In the first case of its kind, a Japanese museum has acknowledged the rightful ownership of a work of art confiscated by the Nazis. Masayuki Murata, director of the Kiyomizu Sannenzaka Museum in Kyoto, returned a 1921 watercolour by Paul Klee, “Deserted square of an exotic town”, to Jen Lissitzky.
The work had belonged to Mr Lissitzky’s mother, Sophie Küppers-Lissitzky, who loaned 13 works to the Provinzial Museum in Hanover in 1926 before leaving Germany for Russia, where she married Russian avant-garde artist El Lissitzky. The Küppers-Lissitzky Collection was seized by the Nazis in 1937 during the “degenerate art” campaign and sold abroad. Paris-based German art historian Clemens Toussaint has spent a decade pursuing works from the Küppers-Lissitzky Collection on behalf of Mr Lissitzky. “Locating this watercolour was a slow process. It took us ten years. We knew that the picture had been sold in 1990 by Kornfeld in Berne for $450,000, but both Kornfeld and the Paul Klee Foundation, were unwilling to reveal the identity of the buyer.” It was only when the foundation published the 1919-22 volume of the catalogue raisonné Paul Klee at the end of last year, that Toussaint was able to establish that the painting had in fact gone to Japan.
The catalogue revealed that the watercolour had been sold in 1990 to the now bankrupt Gallery Umeda in Osaka. A few discreet inquiries revealed that after its bankruptcy, part of the gallery’s stock, including the missing Klee, had been bought by Gallery Nichido in Tokyo. From there the trail led to Mr Murata. Mr Toussaint held out little hope of the painting being returned. “We knew that the law in Japan doesn’t place any obligation on the owner of a stolen painting to return it to its rightful owner, but when we met Mr Murata, he had a very proper attitude and offered to return the picture to Mr Lissitzky. He loved the history of the painting and the fate of the people involved.”
Mr Murata, formerly a successful electronics manufacturer, retired in 1998 to pursue his long-held ambition to open a museum dedicated to traditional Japanese handicrafts. The museum opened in Kyoto last September.

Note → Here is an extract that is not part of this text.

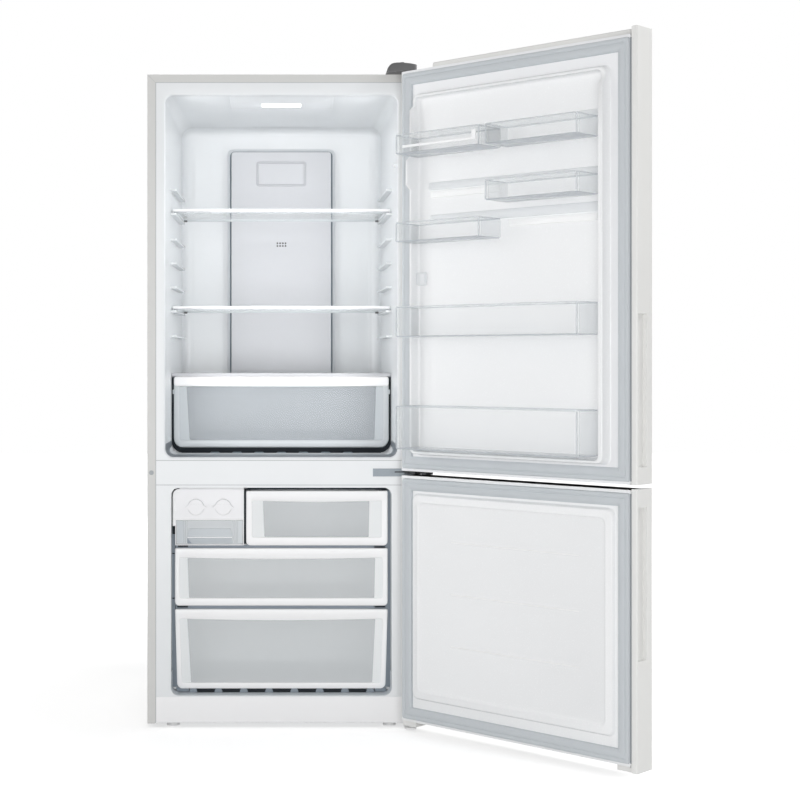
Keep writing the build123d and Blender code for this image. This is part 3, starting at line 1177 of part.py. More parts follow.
def dyke(shrink):
    """The raised ring of the fridge door's liner; shrunk by its skin it is the foam inside."""
    u0, u1, z0, z1 = dyke_edges()
    outer = door_taper(u0 + shrink, u1 - shrink, z0 + shrink, z1 - shrink, -DOOR_LINER,
                       DYKE_HEIGHT - shrink, DYKE_SLOPE, DYKE_ROUND)
    near = DYKE_HINGE_SIDE + DYKE_WALL_HINGE - shrink
    far = CABINET_WIDTH - DYKE_FREE_SIDE - DYKE_WALL_FREE + shrink
    inner = door_slab(near, far, -DOOR_LINER - 1, DYKE_HEIGHT + 1,
                      z0 + DYKE_SLOPE + DYKE_WALL_HINGE - shrink,
                      z1 - DYKE_SLOPE - DYKE_WALL_HINGE + shrink, 0.75 * DYKE_ROUND)
    ring = outer - inner
    step = FRIDGE_CEILING - DYKE_LOW_LENGTH - shrink
    ring -= at_door(0, CABINET_WIDTH, DYKE_LOW_HEIGHT - shrink, DYKE_HEIGHT + 1, step,
                    FRIDGE_CEILING)
    pad_top = FRIDGE_CEILING - DYKE_PAD_DROP - shrink
    pad_low = FRIDGE_CEILING - DYKE_PAD_DROP - DYKE_PAD_LENGTH + shrink
    return ring + at_door(DYKE_HINGE_SIDE + shrink, near, DYKE_HEIGHT / 2,
                          DYKE_PAD_HEIGHT - shrink, pad_low, pad_top)


def lug_places(u0, u1, z0, height):
    """Each bin hangs on two lugs: their places along the door and the lugs' top."""
    top = z0 + height - LUG_DROP
    return [(u0 + LUG_INSET, top), (u1 - LUG_INSET, top)]


BINS = {
    "top_left_bin": (BIN_HINGE_END, BIN_MIDDLE_LEFT, TOP_BINS_Z, HALF_BIN_HEIGHT),
    "top_right_bin": (BIN_MIDDLE_RIGHT, BIN_FREE_END, TOP_BINS_Z, HALF_BIN_HEIGHT),
    "middle_right_bin": (BIN_MIDDLE_RIGHT, BIN_FREE_END, SECOND_RIGHT_BIN_Z, HALF_BIN_HEIGHT),
    "middle_left_bin": (BIN_HINGE_END, BIN_MIDDLE_LEFT, SECOND_LEFT_BIN_Z, HALF_BIN_HEIGHT),
    "wide_bin": (BIN_HINGE_END, BIN_FREE_END, THIRD_BIN_Z, THIRD_BIN_HEIGHT),
    "bottle_bin": (BIN_HINGE_END, BIN_FREE_END, BOTTOM_BIN_Z, BOTTOM_BIN_HEIGHT),
}


def fridge_door_liner():
    z0, z1 = FRIDGE_DOOR_BOTTOM, FRIDGE_DOOR_TOP
    plate = at_door(DOOR_SHEET, STRIP_START - DOOR_SHEET, -DOOR_LINER, 0, z0, z1)
    liner = plate + dyke(0)
    liner -= dyke(DYKE_SKIN)
    for u0, u1, bottom, height in BINS.values():
        for u, top in lug_places(u0, u1, bottom, height):
            liner += at_door(u - LUG_WIDTH / 2, u + LUG_WIDTH / 2, -0.5, LUG_REACH,
                             top - LUG_HEIGHT, top)
    return liner


def freezer_panel(shrink):
    rim = GASKET_INSET + GASKET_WIDTH
    u0 = rim + FREEZER_PANEL_HINGE + shrink
    u1 = STRIP_START - 2 - GASKET_WIDTH - FREEZER_PANEL_FREE - shrink
    z0 = FREEZER_DOOR_BOTTOM + rim + FREEZER_PANEL_LOW + shrink
    z1 = FREEZER_DOOR_TOP - rim - FREEZER_PANEL_HIGH - shrink
    return door_taper(u0, u1, z0, z1, -DOOR_LINER, FREEZER_PANEL_HEIGHT - shrink,
                      FREEZER_PANEL_SLOPE, DYKE_ROUND)


def freezer_door_liner():
    z0, z1 = FREEZER_DOOR_BOTTOM, FREEZER_DOOR_TOP
    plate = at_door(DOOR_SHEET, STRIP_START - DOOR_SHEET, -DOOR_LINER, 0, z0, z1)
    return plate + freezer_panel(0) - freezer_panel(DYKE_SKIN)


def door_bin(u0, u1, z0, height):
    back = BIN_BACK_GAP
    tub = at_door(u0, u1, back, BIN_DEPTH, z0, z0 + height)
    corners = tub.edges().filter_by(Axis.Z).group_by(Axis.Y)[-1]
    tub = fillet(corners, BIN_ROUND)
    hollow = at_door(u0 + BIN_WALL, u1 - BIN_WALL, back + BIN_BACK, BIN_DEPTH - BIN_WALL,
                     z0 + BIN_WALL, z0 + height + 1)
    corners = hollow.edges().filter_by(Axis.Z).group_by(Axis.Y)[-1]
    tub -= fillet(corners, BIN_ROUND - BIN_WALL)
    for u, top in lug_places(u0, u1, z0, height):
        side = LUG_WIDTH / 2 + LUG_CLEARANCE
        tub -= at_door(u - side, u + side, back - 1, LUG_REACH + LUG_CLEARANCE, z0 - 1, top)
    return tub


# ---- build every piece ----
save("outer_wrap", outer_wrap())
save("back_panel", back_panel())
save("base_pan", base_pan())
save("cabinet_foam", cabinet_foam())
save("fridge_liner", fridge_liner())
save("freezer_liner", freezer_liner())
save("mullion_cover", mullion_cover())
save("base_panel", base_panel())
save("hole_plug", hole_plug())
save("door_hinges", door_hinges())
save("hinge_screws", hinge_screws())
save("top_hinge_cover", top_hinge_cover())
save("lamp_housing", lamp_housing())
save("lamp_lens", lamp_lens())
save("air_duct_cover", air_duct_cover())
save("crisper_cover_frame", crisper_cover_frame())
save("crisper_cover_glass", crisper_pane(0, 0))
save("freezer_back_cover", freezer_back_cover())
save("evaporator", evaporator())
save("defrost_heater", defrost_heater())
save("fan_motor", fan_motor())
save("ice_maker_housing", ice_maker_housing())
save("compressor", compressor())
save("compressor_mounts", compressor_mounts())
save("drip_tray", drip_tray())
save("condenser", condenser())
save("compressor_cover", compressor_cover())
save("power_inlet", power_inlet())
save("fan_blade", fan_blade())
save("crisper_drawer", crisper_drawer())
save("top_freezer_drawer", freezer_drawer(TOP_DRAWER_LEFT, TOP_DRAWER_Z, TOP_DRAWER_HEIGHT))
save("middle_freezer_drawer",
     freezer_drawer(-FREEZER_DRAWER_HALF, MIDDLE_DRAWER_Z, MIDDLE_DRAWER_HEIGHT))
save("bottom_freezer_drawer",
     freezer_drawer(-FREEZER_DRAWER_HALF, BOTTOM_DRAWER_Z, BOTTOM_DRAWER_HEIGHT))
save("left_ice_tray", ice_tray(KNOB_X[0]))
save("right_ice_tray", ice_tray(KNOB_X[1]))
save("ice_bin", ice_bin())
for shelf, shelf_top in SHELF_TOPS.items():
    save(shelf + "_frame", shelf_frame(shelf_top))
    save(shelf + "_glass", shelf_pane(shelf_top, 0, 0))
save("left_front_foot", front_foot(-1))
save("right_front_foot", front_foot(1))
save("rear_rollers", rear_rollers())
save("door_switch_plunger", switch_plunger())

save("fridge_door_skin", opened(door_skin(FRIDGE_DOOR_BOTTOM, FRIDGE_DOOR_TOP)))
save("fridge_door_foam",
     opened(door_foam(FRIDGE_DOOR_BOTTOM, FRIDGE_DOOR_TOP) + dyke(DYKE_SKIN)))
save("fridge_door_liner", opened(fridge_door_liner()))
save("fridge_door_gasket", opened(door_gasket(FRIDGE_DOOR_BOTTOM, FRIDGE_DOOR_TOP)))
save("fridge_door_trim", opened(fridge_door_trim()))
for bin_name, bin_size in BINS.items():
    save(bin_name, opened(door_bin(*bin_size)))
save("freezer_door_skin", opened(door_skin(FREEZER_DOOR_BOTTOM, FREEZER_DOOR_TOP)))
save("freezer_door_foam",
     opened(door_foam(FREEZER_DOOR_BOTTOM, FREEZER_DOOR_TOP) + freezer_panel(DYKE_SKIN)))
save("freezer_door_liner", opened(freezer_door_liner()))
save("freezer_door_gasket", opened(door_gasket(FREEZER_DOOR_BOTTOM, FREEZER_DOOR_TOP)))
save("freezer_door_trim", opened(freezer_door_trim()))
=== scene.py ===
import json
import math

import bmesh
import bpy
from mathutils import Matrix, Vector


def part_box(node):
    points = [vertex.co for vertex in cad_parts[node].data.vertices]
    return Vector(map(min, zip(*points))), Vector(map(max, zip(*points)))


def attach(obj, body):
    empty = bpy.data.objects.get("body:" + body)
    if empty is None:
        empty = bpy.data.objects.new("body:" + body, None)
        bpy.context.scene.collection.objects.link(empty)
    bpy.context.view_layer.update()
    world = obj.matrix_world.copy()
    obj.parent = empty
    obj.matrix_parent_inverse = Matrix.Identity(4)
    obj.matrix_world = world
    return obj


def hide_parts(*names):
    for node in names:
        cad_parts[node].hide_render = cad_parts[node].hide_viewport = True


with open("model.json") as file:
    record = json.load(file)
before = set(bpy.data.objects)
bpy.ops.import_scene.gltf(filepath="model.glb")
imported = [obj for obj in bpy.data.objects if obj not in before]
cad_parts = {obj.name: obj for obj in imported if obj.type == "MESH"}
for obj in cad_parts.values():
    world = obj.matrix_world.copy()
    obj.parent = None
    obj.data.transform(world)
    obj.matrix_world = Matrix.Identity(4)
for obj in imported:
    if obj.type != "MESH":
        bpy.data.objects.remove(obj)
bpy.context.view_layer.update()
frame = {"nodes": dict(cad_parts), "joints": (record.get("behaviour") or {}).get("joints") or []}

MM = 0.001

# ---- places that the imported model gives, in millimetres ----
SWING = next(j for j in frame["joints"] if j["name"] == "fridge_door_swing")
HINGE_X, HINGE_Y = (v / MM for v in SWING["pos_m"][:2])
DOOR_TURN = math.radians(-SWING["range_deg"][0])


def box(node):
    """x0, x1, y0, y1, z0, z1 of a CAD node, in millimetres."""
    low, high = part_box(node)
    return tuple(v / MM for pair in zip(low, high) for v in pair)


WRAP = box("outer_wrap")
HALF = WRAP[1]
FRONT = WRAP[2]
DOOR_GAP = 10.0  # from the cabinet's front to the inner face of the closed doors
DOOR_PLANE = FRONT - DOOR_GAP


# ---- ways of placing a drawn outline ----
def at_front(y):
    return lambda a, b: (a, y, b)


def at_level(z):
    return lambda a, b: (a, b, z)


def from_side(x):
    return lambda a, b: (x, a, b)


def on_door(u, w, z):
    """A point of an open door: u from the hinge side, w inwards from the inner face."""
    x = HALF - u - HINGE_X
    y = DOOR_PLANE + w - HINGE_Y
    c, s = math.cos(DOOR_TURN), math.sin(DOOR_TURN)
    return (HINGE_X + x * c - y * s, HINGE_Y + x * s + y * c, z)


def door_front(w):
    return lambda u, z: on_door(u, w, z)


def door_level(z):
    return lambda u, w: on_door(u, w, z)


# ---- outlines ----
def quarter(steps):
    """The angles of a quarter turn, in equal steps from 0 to 90 degrees."""
    return [math.radians(90 * i / steps) for i in range(steps + 1)]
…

Mr Murata received a “symbolic” payment for returning the picture. “It was a miracle really,” says Mr Toussaint. “After ten years of searching, discussions and lawyers, once we had found the Japanese link it only took ten days.” Outstanding claims relating to the Küppers-Lissitzky Collection remain unresolved. One painting, by Louis Marcoussis, was returned in January of last year by a museum in Cologne, but discussions with a municipal museum in Munich for the return of another Klee and also with the Beyeler Foundation in Basle for the return of a Kandinsky, are ongoing.